_PROBLEM DETAILS_
Reproduce the listing below without any change.

_DATA BLOCK_
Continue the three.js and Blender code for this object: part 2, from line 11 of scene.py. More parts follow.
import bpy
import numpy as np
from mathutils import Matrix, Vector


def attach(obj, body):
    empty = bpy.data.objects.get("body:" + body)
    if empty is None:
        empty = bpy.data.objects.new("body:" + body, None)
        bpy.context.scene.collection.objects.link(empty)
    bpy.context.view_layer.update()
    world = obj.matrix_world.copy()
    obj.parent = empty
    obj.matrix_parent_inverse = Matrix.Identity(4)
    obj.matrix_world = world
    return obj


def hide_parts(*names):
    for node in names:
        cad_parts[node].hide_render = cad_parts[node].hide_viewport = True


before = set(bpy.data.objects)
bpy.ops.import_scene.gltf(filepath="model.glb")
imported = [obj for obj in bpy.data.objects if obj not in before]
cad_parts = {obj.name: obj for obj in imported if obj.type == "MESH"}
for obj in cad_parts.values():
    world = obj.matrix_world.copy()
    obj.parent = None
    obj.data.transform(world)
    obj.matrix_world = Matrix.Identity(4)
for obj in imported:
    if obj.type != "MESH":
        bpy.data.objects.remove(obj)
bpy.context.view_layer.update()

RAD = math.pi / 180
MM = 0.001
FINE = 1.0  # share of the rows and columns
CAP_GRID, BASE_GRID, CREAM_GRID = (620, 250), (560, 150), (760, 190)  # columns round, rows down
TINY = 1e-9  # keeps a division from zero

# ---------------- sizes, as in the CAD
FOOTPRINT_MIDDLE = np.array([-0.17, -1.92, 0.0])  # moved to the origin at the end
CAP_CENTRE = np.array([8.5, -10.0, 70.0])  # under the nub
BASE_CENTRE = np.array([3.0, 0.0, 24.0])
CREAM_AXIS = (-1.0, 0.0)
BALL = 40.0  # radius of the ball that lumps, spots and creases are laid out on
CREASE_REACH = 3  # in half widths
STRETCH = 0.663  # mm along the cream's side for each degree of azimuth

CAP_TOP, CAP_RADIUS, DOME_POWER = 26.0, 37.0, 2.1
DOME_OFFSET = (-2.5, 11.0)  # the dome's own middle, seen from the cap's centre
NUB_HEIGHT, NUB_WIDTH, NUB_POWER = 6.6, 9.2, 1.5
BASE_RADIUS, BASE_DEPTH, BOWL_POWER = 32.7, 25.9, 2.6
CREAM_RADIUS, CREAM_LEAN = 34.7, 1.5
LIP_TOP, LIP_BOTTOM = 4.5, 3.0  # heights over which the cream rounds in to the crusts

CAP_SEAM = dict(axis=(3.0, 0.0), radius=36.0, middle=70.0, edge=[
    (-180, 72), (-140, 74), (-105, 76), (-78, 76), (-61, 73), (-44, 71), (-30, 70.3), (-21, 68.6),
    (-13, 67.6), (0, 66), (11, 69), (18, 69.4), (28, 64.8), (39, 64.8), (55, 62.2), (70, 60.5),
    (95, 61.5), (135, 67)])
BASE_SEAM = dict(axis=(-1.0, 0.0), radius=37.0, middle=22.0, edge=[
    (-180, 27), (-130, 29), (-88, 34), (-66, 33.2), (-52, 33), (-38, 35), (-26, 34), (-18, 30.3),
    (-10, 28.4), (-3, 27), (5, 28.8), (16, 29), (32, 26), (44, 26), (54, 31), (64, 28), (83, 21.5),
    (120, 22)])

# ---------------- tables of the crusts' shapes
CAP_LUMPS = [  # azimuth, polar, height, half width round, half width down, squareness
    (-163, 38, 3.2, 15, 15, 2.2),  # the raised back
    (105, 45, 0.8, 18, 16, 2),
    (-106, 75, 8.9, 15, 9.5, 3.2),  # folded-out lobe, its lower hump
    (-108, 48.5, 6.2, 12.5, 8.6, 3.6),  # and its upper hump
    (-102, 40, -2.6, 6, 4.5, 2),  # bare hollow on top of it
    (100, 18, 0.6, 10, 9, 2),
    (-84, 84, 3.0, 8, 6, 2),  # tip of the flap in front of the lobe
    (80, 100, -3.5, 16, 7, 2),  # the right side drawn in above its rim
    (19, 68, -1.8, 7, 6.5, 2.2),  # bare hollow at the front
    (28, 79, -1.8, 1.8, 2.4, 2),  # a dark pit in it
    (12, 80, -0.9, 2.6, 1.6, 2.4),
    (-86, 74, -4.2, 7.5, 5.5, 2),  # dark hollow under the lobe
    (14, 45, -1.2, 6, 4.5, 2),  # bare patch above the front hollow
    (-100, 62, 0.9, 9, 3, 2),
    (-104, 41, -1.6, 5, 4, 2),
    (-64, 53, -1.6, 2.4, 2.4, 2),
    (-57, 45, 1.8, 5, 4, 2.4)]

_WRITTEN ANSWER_
Continue the three.js and Blender code for this object: part 2, from line 11 of scene.py. More parts follow.
import bpy
import numpy as np
from mathutils import Matrix, Vector


def attach(obj, body):
    empty = bpy.data.objects.get("body:" + body)
    if empty is None:
        empty = bpy.data.objects.new("body:" + body, None)
        bpy.context.scene.collection.objects.link(empty)
    bpy.context.view_layer.update()
    world = obj.matrix_world.copy()
    obj.parent = empty
    obj.matrix_parent_inverse = Matrix.Identity(4)
    obj.matrix_world = world
    return obj


def hide_parts(*names):
    for node in names:
        cad_parts[node].hide_render = cad_parts[node].hide_viewport = True


before = set(bpy.data.objects)
bpy.ops.import_scene.gltf(filepath="model.glb")
imported = [obj for obj in bpy.data.objects if obj not in before]
cad_parts = {obj.name: obj for obj in imported if obj.type == "MESH"}
for obj in cad_parts.values():
    world = obj.matrix_world.copy()
    obj.parent = None
    obj.data.transform(world)
    obj.matrix_world = Matrix.Identity(4)
for obj in imported:
    if obj.type != "MESH":
        bpy.data.objects.remove(obj)
bpy.context.view_layer.update()

RAD = math.pi / 180
MM = 0.001
FINE = 1.0  # share of the rows and columns
CAP_GRID, BASE_GRID, CREAM_GRID = (620, 250), (560, 150), (760, 190)  # columns round, rows down
TINY = 1e-9  # keeps a division from zero

# ---------------- sizes, as in the CAD
FOOTPRINT_MIDDLE = np.array([-0.17, -1.92, 0.0])  # moved to the origin at the end
CAP_CENTRE = np.array([8.5, -10.0, 70.0])  # under the nub
BASE_CENTRE = np.array([3.0, 0.0, 24.0])
CREAM_AXIS = (-1.0, 0.0)
BALL = 40.0  # radius of the ball that lumps, spots and creases are laid out on
CREASE_REACH = 3  # in half widths
STRETCH = 0.663  # mm along the cream's side for each degree of azimuth

CAP_TOP, CAP_RADIUS, DOME_POWER = 26.0, 37.0, 2.1
DOME_OFFSET = (-2.5, 11.0)  # the dome's own middle, seen from the cap's centre
NUB_HEIGHT, NUB_WIDTH, NUB_POWER = 6.6, 9.2, 1.5
BASE_RADIUS, BASE_DEPTH, BOWL_POWER = 32.7, 25.9, 2.6
CREAM_RADIUS, CREAM_LEAN = 34.7, 1.5
LIP_TOP, LIP_BOTTOM = 4.5, 3.0  # heights over which the cream rounds in to the crusts

CAP_SEAM = dict(axis=(3.0, 0.0), radius=36.0, middle=70.0, edge=[
    (-180, 72), (-140, 74), (-105, 76), (-78, 76), (-61, 73), (-44, 71), (-30, 70.3), (-21, 68.6),
    (-13, 67.6), (0, 66), (11, 69), (18, 69.4), (28, 64.8), (39, 64.8), (55, 62.2), (70, 60.5),
    (95, 61.5), (135, 67)])
BASE_SEAM = dict(axis=(-1.0, 0.0), radius=37.0, middle=22.0, edge=[
    (-180, 27), (-130, 29), (-88, 34), (-66, 33.2), (-52, 33), (-38, 35), (-26, 34), (-18, 30.3),
    (-10, 28.4), (-3, 27), (5, 28.8), (16, 29), (32, 26), (44, 26), (54, 31), (64, 28), (83, 21.5),
    (120, 22)])

# ---------------- tables of the crusts' shapes
CAP_LUMPS = [  # azimuth, polar, height, half width round, half width down, squareness
    (-163, 38, 3.2, 15, 15, 2.2),  # the raised back
    (105, 45, 0.8, 18, 16, 2),
    (-106, 75, 8.9, 15, 9.5, 3.2),  # folded-out lobe, its lower hump
    (-108, 48.5, 6.2, 12.5, 8.6, 3.6),  # and its upper hump
    (-102, 40, -2.6, 6, 4.5, 2),  # bare hollow on top of it
    (100, 18, 0.6, 10, 9, 2),
    (-84, 84, 3.0, 8, 6, 2),  # tip of the flap in front of the lobe
    (80, 100, -3.5, 16, 7, 2),  # the right side drawn in above its rim
    (19, 68, -1.8, 7, 6.5, 2.2),  # bare hollow at the front
    (28, 79, -1.8, 1.8, 2.4, 2),  # a dark pit in it
    (12, 80, -0.9, 2.6, 1.6, 2.4),
    (-86, 74, -4.2, 7.5, 5.5, 2),  # dark hollow under the lobe
    (14, 45, -1.2, 6, 4.5, 2),  # bare patch above the front hollow
    (-100, 62, 0.9, 9, 3, 2),
    (-104, 41, -1.6, 5, 4, 2),
    (-64, 53, -1.6, 2.4, 2.4, 2),
    (-57, 45, 1.8, 5, 4, 2.4)]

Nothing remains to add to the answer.